Task directions:
Extract all data as written.
..........
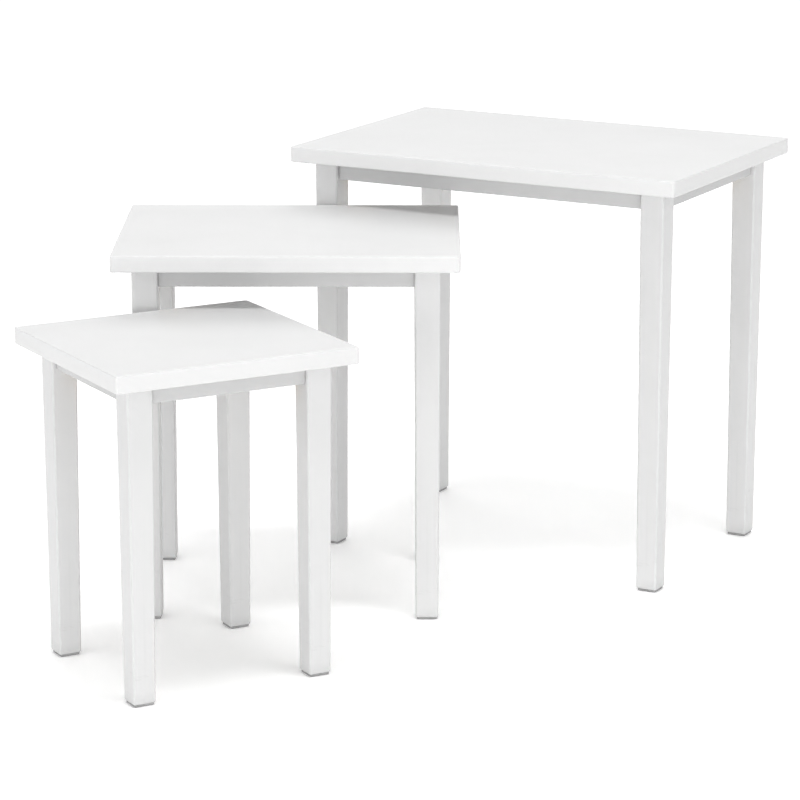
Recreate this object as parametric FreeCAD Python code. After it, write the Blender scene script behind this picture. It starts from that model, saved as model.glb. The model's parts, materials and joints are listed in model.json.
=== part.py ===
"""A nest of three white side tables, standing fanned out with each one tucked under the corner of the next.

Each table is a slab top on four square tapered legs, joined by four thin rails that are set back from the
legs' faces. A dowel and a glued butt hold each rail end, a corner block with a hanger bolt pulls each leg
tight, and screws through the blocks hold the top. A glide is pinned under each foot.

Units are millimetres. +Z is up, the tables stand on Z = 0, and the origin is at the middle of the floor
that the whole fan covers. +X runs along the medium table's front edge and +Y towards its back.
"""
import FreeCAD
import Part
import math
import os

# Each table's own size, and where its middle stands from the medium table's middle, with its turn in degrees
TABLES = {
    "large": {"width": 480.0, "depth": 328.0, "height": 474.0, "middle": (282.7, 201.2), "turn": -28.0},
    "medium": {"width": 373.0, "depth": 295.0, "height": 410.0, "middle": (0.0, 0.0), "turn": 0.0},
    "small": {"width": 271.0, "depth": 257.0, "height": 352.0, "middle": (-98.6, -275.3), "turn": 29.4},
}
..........
Final result:
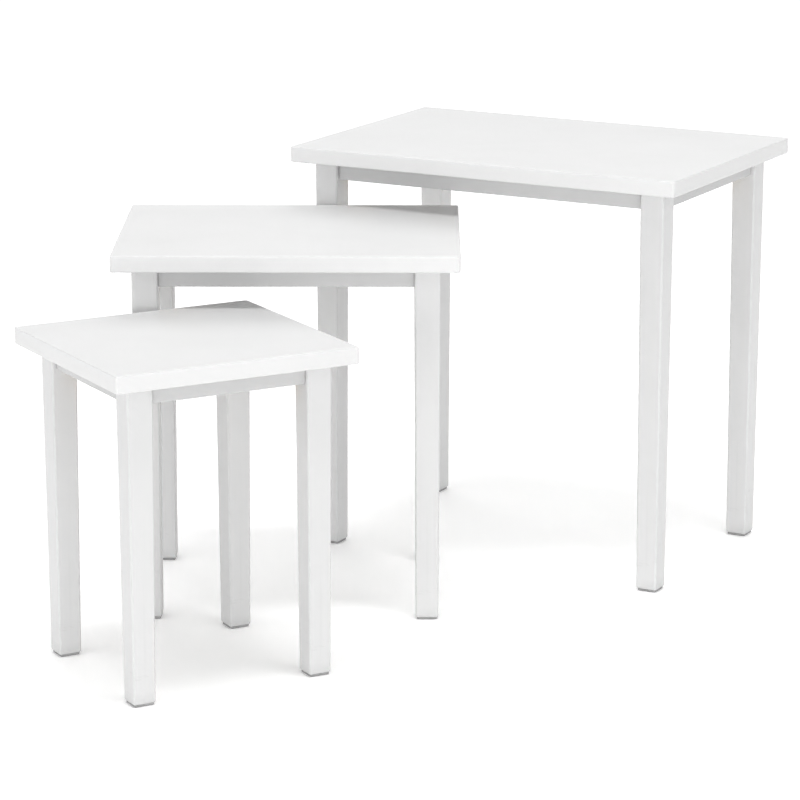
Recreate this object as parametric FreeCAD Python code. After it, write the Blender scene script behind this picture. It starts from that model, saved as model.glb. The model's parts, materials and joints are listed in model.json.
=== part.py ===
"""A nest of three white side tables, standing fanned out with each one tucked under the corner of the next.

Each table is a slab top on four square tapered legs, joined by four thin rails that are set back from the
legs' faces. A dowel and a glued butt hold each rail end, a corner block with a hanger bolt pulls each leg
tight, and screws through the blocks hold the top. A glide is pinned under each foot.

Units are millimetres. +Z is up, the tables stand on Z = 0, and the origin is at the middle of the floor
that the whole fan covers. +X runs along the medium table's front edge and +Y towards its back.
"""
import FreeCAD
import Part
import math
import os

# Each table's own size, and where its middle stands from the medium table's middle, with its turn in degrees
TABLES = {
    "large": {"width": 480.0, "depth": 328.0, "height": 474.0, "middle": (282.7, 201.2), "turn": -28.0},
    "medium": {"width": 373.0, "depth": 295.0, "height": 410.0, "middle": (0.0, 0.0), "turn": 0.0},
    "small": {"width": 271.0, "depth": 257.0, "height": 352.0, "middle": (-98.6, -275.3), "turn": 29.4},
}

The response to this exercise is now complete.